Los Angeles County Superior Court

In 2018, Governor Jerry Brown appointed Judge Thomas to the Los Angeles County Superior Court. Judge Thomas was elected to a full six-year term in 2020. Working principally in the Family Law Division of the court, Judge Thomas has presided over hundreds of cases that have gone to verdict or judgment and oversaw thousands of hearings. In 2021, Judge Thomas was assigned by the Chief Justice of the California Supreme Court to serve as a Judge Pro Tem on the California Court of Appeal, Second Appellate District. During her temporary appointment, Judge Thomas heard appeals from the Superior Court. These appellate decisions included upholding a restraining order against a plaintiff’s ex-boyfriend for stalking and threatening the plaintiff (Hennessey v. Rasmussen); ordering the resentencing of a defendant for carjacking because of a change in California’s sentencing laws (The People v. Velarde); resolving a discovery dispute in favor of Wells Fargo Bank after a trial court denied a plaintiff’s motion to hold the bank in contempt and order monetary sanctions against it (Dutton v.
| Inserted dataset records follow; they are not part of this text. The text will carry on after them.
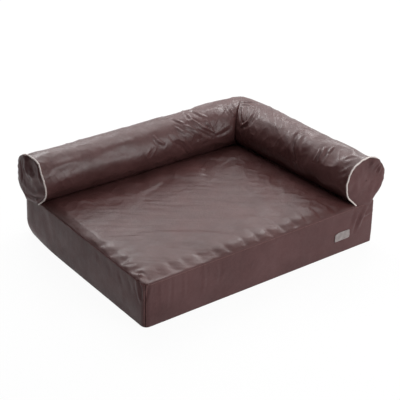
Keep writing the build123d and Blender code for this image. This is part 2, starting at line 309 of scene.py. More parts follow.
class Surface:
    """A grid of points with outward normals, on which strokes are drawn by pixel."""

    def __init__(self, points, inside):
        self.points = points
        self.normals = grid_normals(points)
        self.flipped = np.median(np.sum(self.normals * (points - inside), axis=2)) < 0
        if self.flipped:
            self.normals = -self.normals
        self.seen = np.sum(self.normals * (CAMERA_PLACE - points), axis=2) > 0
        self.across, self.down = to_pixels(points)
        self.lift = np.zeros(points.shape[:2])

    def pick(self, pixel):
        """The point on the seen side that is nearest to a pixel."""
        off = (self.across - pixel[0]) ** 2 + (self.down - pixel[1]) ** 2
        off = np.where(self.seen, off, np.inf)
        return self.points[np.unravel_index(np.argmin(off), off.shape)]

    def strokes(self, table, trough=0.35, wider=1.0, higher=1.0):
        """Raise a ridge or sink a groove along each path, with a shallow trough beside it."""
        for path, width, height in table:
            off, share = path_distance(self.points, np.array([self.pick(at) for at in path]))
            width = wider * width
            fade = np.sqrt(np.clip(np.sin(np.pi * np.clip(share, 0.04, 0.96)), 0, 1))
            ridge = bell(off, width) - trough * bell(off - 2 * width, width)
            self.lift += higher * height * fade * ridge

    def dent(self, pixel, width, height):
        """A round dent or bump at a pixel."""
        self.lift += height * bell(np.linalg.norm(self.points - self.pick(pixel), axis=2), width)

    def shaped(self):
        """The points after all strokes."""
        return self.points + self.normals * self.lift[:, :, None]


# Meshes


def make_mesh(name, points, faces, material, smooth=True):
    """A mesh object from millimetre points."""
    mesh = bpy.data.meshes.new(name)
    mesh.from_pydata((np.asarray(points) * MM).tolist(), [], faces)
    mesh.polygons.foreach_set("use_smooth", [smooth] * len(mesh.polygons))
    mesh.materials.append(material)
    mesh.update()
    piece = bpy.data.objects.new(name, mesh)
    bpy.context.scene.collection.objects.link(piece)
    return piece


def grid_faces(rows, columns, flipped=False, closed=False):
    """The faces of a grid of points, closed round its columns or not."""
    row, column = np.mgrid[: rows - 1, : columns if closed else columns - 1]
    near, far = row * columns + column, row * columns + (column + 1) % columns
    faces = np.stack([near, near + columns, far + columns, far], axis=2).reshape(-1, 4)
    return (faces[:, ::-1] if flipped else faces).tolist()


def end_caps(rings, sides, flipped=False):
    """The two faces that close the ends of a tube of points."""
    first = list(range(sides))
    last = [(rings - 1) * sides + corner for corner in reversed(first)]
    return [cap[::-1] if flipped else cap for cap in (first, last)]


def grid_piece(name, points, material, flipped=False):
    """A mesh object from a grid of points."""
    faces = grid_faces(*points.shape[:2], flipped)
    return make_mesh(name, points.reshape(-1, 3), faces, material)


def stand_in(node):
    """A piece takes a node's place: the node is hidden."""
    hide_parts(node)


def give_thickness(piece, thickness):
    """Give a sheet its thickness, inwards."""
    solidify = piece.modifiers.new("leather thickness", "SOLIDIFY")
    solidify.thickness = thickness * MM
    solidify.offset = -1


def cover_sheet(piece, thickness):
    """A cover panel is a sheet given its thickness, inwards, in millimetres."""
    give_thickness(piece, thickness)


def tube(name, path, radius, material):
    """A closed tube round a path of points."""
    turns = np.linspace(0, 2 * np.pi, PIPING_SIDES, endpoint=False)
    guide = UP
    rings = []
    for at, way in zip(path, unit(np.gradient(path, axis=0))):
        guide = unit(guide - way * (guide @ way))
        ring = np.outer(np.cos(turns), guide) + np.outer(np.sin(turns), np.cross(way, guide))
        rings.append(at + radius * ring)
    faces = grid_faces(len(path), PIPING_SIDES, flipped=True, closed=True)
    faces += end_caps(len(path), PIPING_SIDES)
    return make_mesh(name, np.concatenate(rings), faces, material)


def stitches_on(name, surface, tucks, rows, columns):
    """A row of short raised stitches on a grid, along one of its lines of points, as one piece."""
    shaped = surface.shaped() + tucks
    normals = grid_normals(shaped) * (-1 if surface.flipped else 1)
    before = passed_along(shaped[rows, columns])
    lines = np.concatenate([shaped[rows, columns], normals[rows, columns]], axis=1)
    rings = np.array(grid_faces(len(STITCH_PLACES), STITCH_SIDES, flipped=True, closed=True))
    caps = end_caps(len(STITCH_PLACES), STITCH_SIDES)
    turns = (2 * np.pi * np.arange(STITCH_SIDES) / STITCH_SIDES)[:, None]
    points, faces = [], []
    for index in range(int(before[-1] // STITCH_PITCH)):
        places = (index + STITCH_PLACES) * STITCH_PITCH
        here = np.stack([np.interp(places, before, line) for line in lines.T], axis=1)
        at, up = here[:, :3], unit(here[:, 3:])
        across = np.cross(unit(at[-1] - at[0]), up)
        ring = np.cos(turns) * up[:, None] + np.sin(turns) * across[:, None]
        first = index * ring.shape[0] * STITCH_SIDES
        points.append((at + up * STITCH_RISES)[:, None] + STITCH_THREAD * ring)
        faces += (first + rings).tolist() + [[first + corner for corner in cap] for cap in caps]
    piece = make_mesh(name, np.concatenate(points).reshape(-1, 3), faces, thread_fabric)


# Slack covers, settled by cloth simulation on a coarse net of each grid


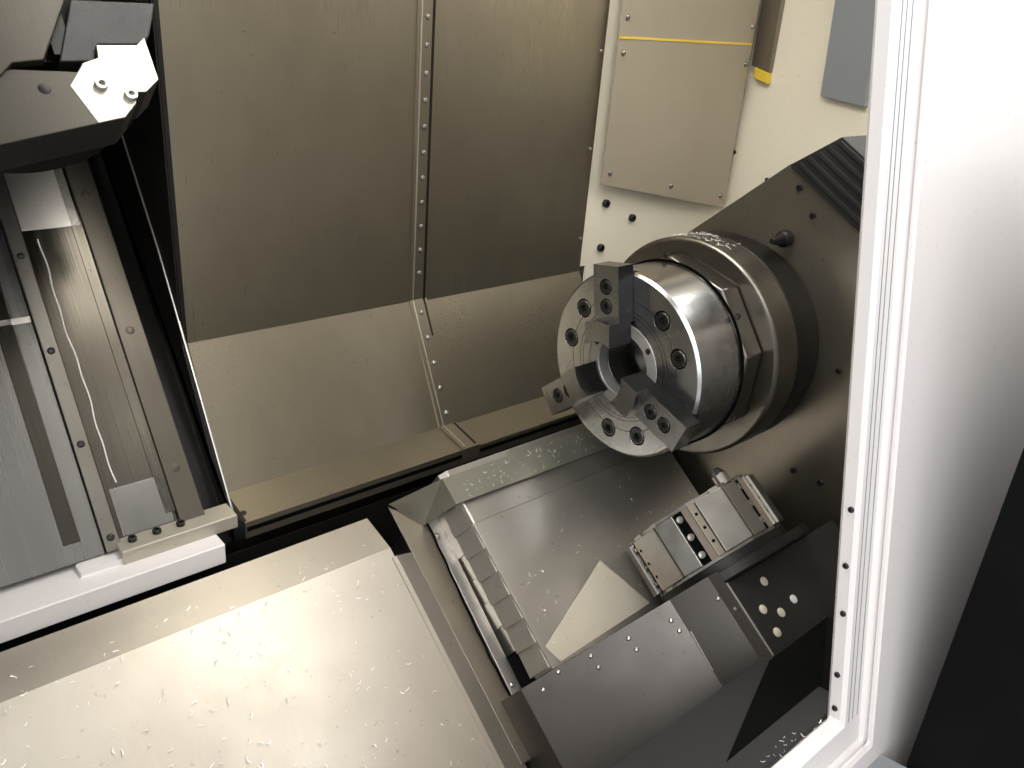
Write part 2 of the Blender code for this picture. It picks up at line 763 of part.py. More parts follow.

Marinescu); and denying a resentencing request from a defendant convicted of burglary, carjacking, and drug possession (People v. James).

Professional Activities

Judge Thomas has held leadership positions in many civic organizations. She currently serves on the board of 826LA, a Los Angeles-based non-profit “dedicated to supporting students ages 6 to 18 with their creative and expository writing skills, and to helping teachers inspire their students to write.” Judge Thomas also served on the Board of Directors of Lambda Legal, one of the nation’s premier organizations fighting for the civil rights of all LGBTQ+ persons. As a Yale alumna, she has served on the Executive Committee of the Yale Law School Association.